Write each line out exactly, leaving none out.

* begin *

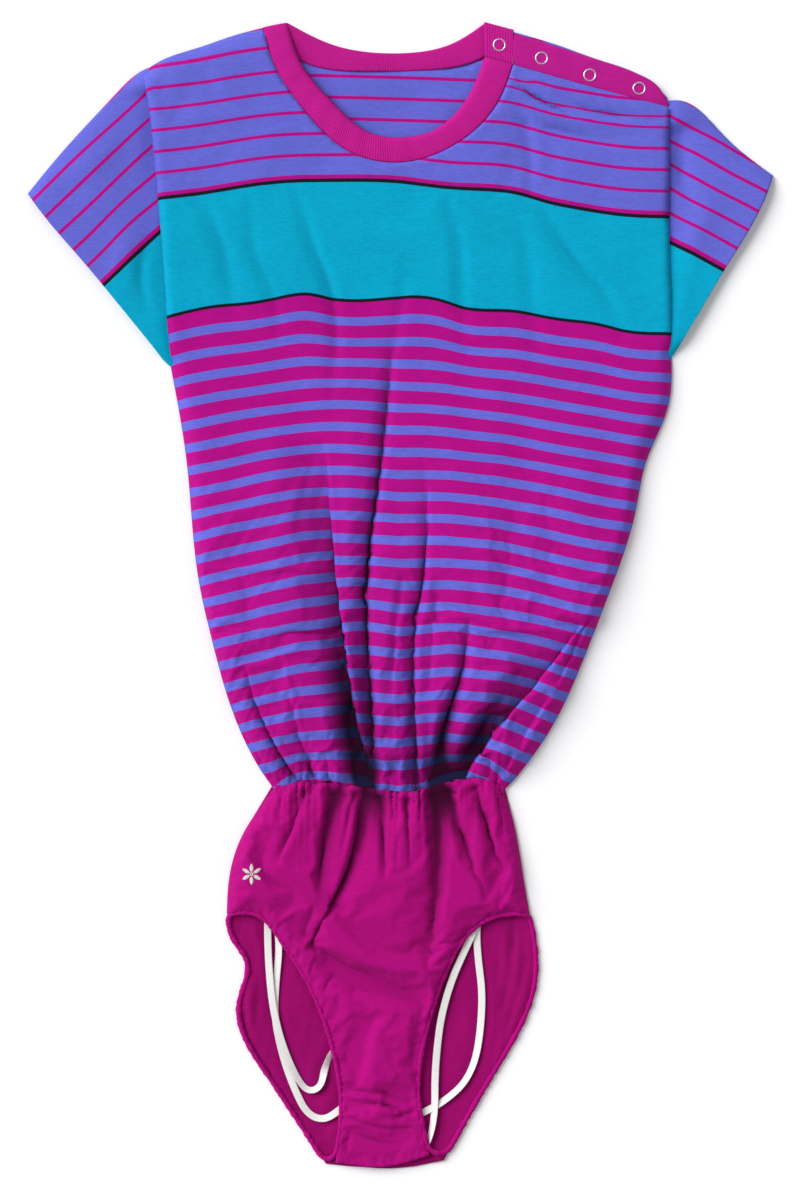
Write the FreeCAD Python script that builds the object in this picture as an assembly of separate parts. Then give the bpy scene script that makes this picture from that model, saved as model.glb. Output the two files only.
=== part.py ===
"""Gymnastics leotard lying flat, front up: a short-sleeved striped bodice on an elastic waist and a brief.

Millimetres. The garment lies on z = 0 with its front towards +Z and its neck towards +Y.
Left and right are the wearer's: the wearer's left is at +X, where the shoulder opens with snaps.
"""
import FreeCAD, Part
import math
import os

os.makedirs("parts", exist_ok=True)

# cloth
CLOTH = 1.0                  # single layer of cotton knit, as it lies
SEAM_ALLOWANCE = 8.0         # width over which front and back are sewn together
HOLLOW_OVERRUN = 3.0         # how far a hollow is carried past an open edge
LAYER_GAP = 0.3              # air between cloth that folds and the cloth it is hinged to
TRIM = 2.0                   # a front panel is shaped this much too large and cut back to its seam lines
SLEEVE_HEIGHT = 9.5          # two layers of a sleeve with the air between them

# waist
WAIST_RIGHT = -104.0
WAIST_LEFT = 86.0
WAIST_TOP = -158.0           # where the bodice is gathered into the casing
CASING_WIDTH = 9.0
CASING_HEIGHT = 12.0
ELASTIC_WIDTH = 6.0
ELASTIC_THICKNESS = 1.0

# shoulder opening on the wearer's left
FLAP_NECK_END = (70.0, 444.8)
FLAP_NECK_CORNER = (93.5, 438.3)
FLAP_ARM_END = (222.0, 403.0)
UNDERLAP_THICKNESS = 1.4
PLACKET_BOTTOM = 4.6
PLACKET_TOP = 6.0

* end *

Written reply:
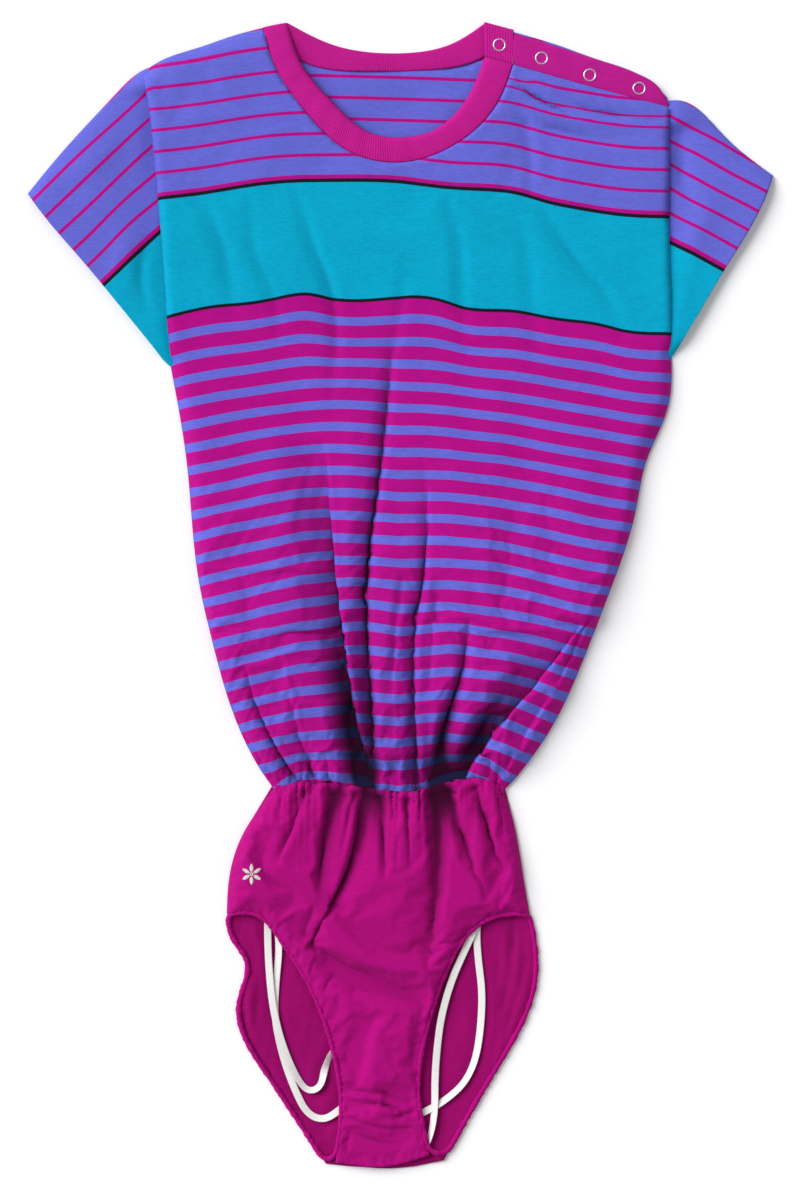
Write the FreeCAD Python script that builds the object in this picture as an assembly of separate parts. Then give the bpy scene script that makes this picture from that model, saved as model.glb. Output the two files only.
=== part.py ===
"""Gymnastics leotard lying flat, front up: a short-sleeved striped bodice on an elastic waist and a brief.

Millimetres. The garment lies on z = 0 with its front towards +Z and its neck towards +Y.
Left and right are the wearer's: the wearer's left is at +X, where the shoulder opens with snaps.
"""
import FreeCAD, Part
import math
import os

os.makedirs("parts", exist_ok=True)

# cloth
CLOTH = 1.0                  # single layer of cotton knit, as it lies
SEAM_ALLOWANCE = 8.0         # width over which front and back are sewn together
HOLLOW_OVERRUN = 3.0         # how far a hollow is carried past an open edge
LAYER_GAP = 0.3              # air between cloth that folds and the cloth it is hinged to
TRIM = 2.0                   # a front panel is shaped this much too large and cut back to its seam lines
SLEEVE_HEIGHT = 9.5          # two layers of a sleeve with the air between them

# waist
WAIST_RIGHT = -104.0
WAIST_LEFT = 86.0
WAIST_TOP = -158.0           # where the bodice is gathered into the casing
CASING_WIDTH = 9.0
CASING_HEIGHT = 12.0
ELASTIC_WIDTH = 6.0
ELASTIC_THICKNESS = 1.0

# shoulder opening on the wearer's left
FLAP_NECK_END = (70.0, 444.8)
FLAP_NECK_CORNER = (93.5, 438.3)
FLAP_ARM_END = (222.0, 403.0)
UNDERLAP_THICKNESS = 1.4
PLACKET_BOTTOM = 4.6
PLACKET_TOP = 6.0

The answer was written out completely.